In the US, the leveraged loan market closed 2024 with $1.4 trillion in new-issue activity, including $398 billion in Q4 alone - just shy
of the all-time quarterly high. Demand from CLOs and retail investors triggered a wave of repricing. December 2024 saw $153 billion
in amendments to lower spreads, the busiest month ever for such activity. In total, $757 billion in loans were repriced in 2024,
shattering the previous record of $432 billion set in 2017. This led to significant spread compression and allowed borrowers to push
back maturity walls, reducing 2025 maturities by 84% and 2026 by 75%.
Europe mirrored this momentum, with institutional loan activity reaching €207 billion, surpassing the 2017 record. New institutional
deals hit €127.6 billion, exceeding the 2021 peak.

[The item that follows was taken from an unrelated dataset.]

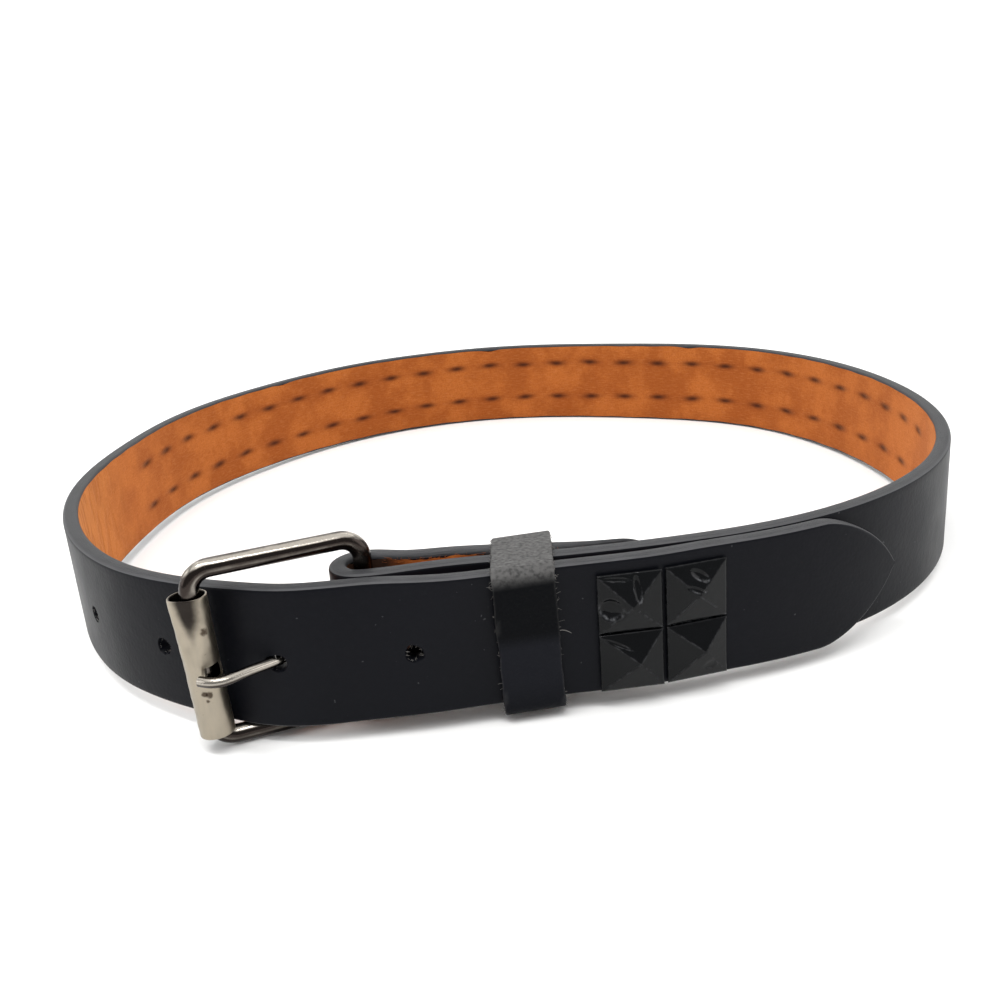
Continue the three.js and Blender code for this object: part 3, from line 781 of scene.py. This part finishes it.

Although total volumes excluding extensions and repricing were lower than in 2021,
the Morningstar European Leveraged Loan Index (“ELLI”) surpassed €300 billion for the first time. M&A loan activity doubled year-
over-year, contributing to net growth. Spreads tightened, particularly for B2-rated loans, and borrowers extended maturities into 2028.
The start of 2025 saw continued strength. In January 2025, the US leveraged loan index rose 0.69%, with $212 billion in new issuance
- $138 billion of which came from refinancings. Europe also saw strong performance, with the ELLI returning 0.99% and triple-C rated
loans posting their best monthly gain in two years at 3.47%. Refinancing activity surged to €9 billion, a record for January 2025 and
well above the decade-long monthly average.
The tariff announcement hit the loan market hard – in a similar fashion to other credit markets – as spreads widened sharply and
primary markets came to a halt. The volatility quickly reversed though and the month of May 2025 brought a sharp rebound in the
US market, with a 1.55% monthly return - the strongest since December 2023 - driven by easing trade tensions and rising consumer
confidence. Loan prices recovered from April 2025’s dip, with the average bid rising to 96.70. CCC-rated loans led gains at +2.98%.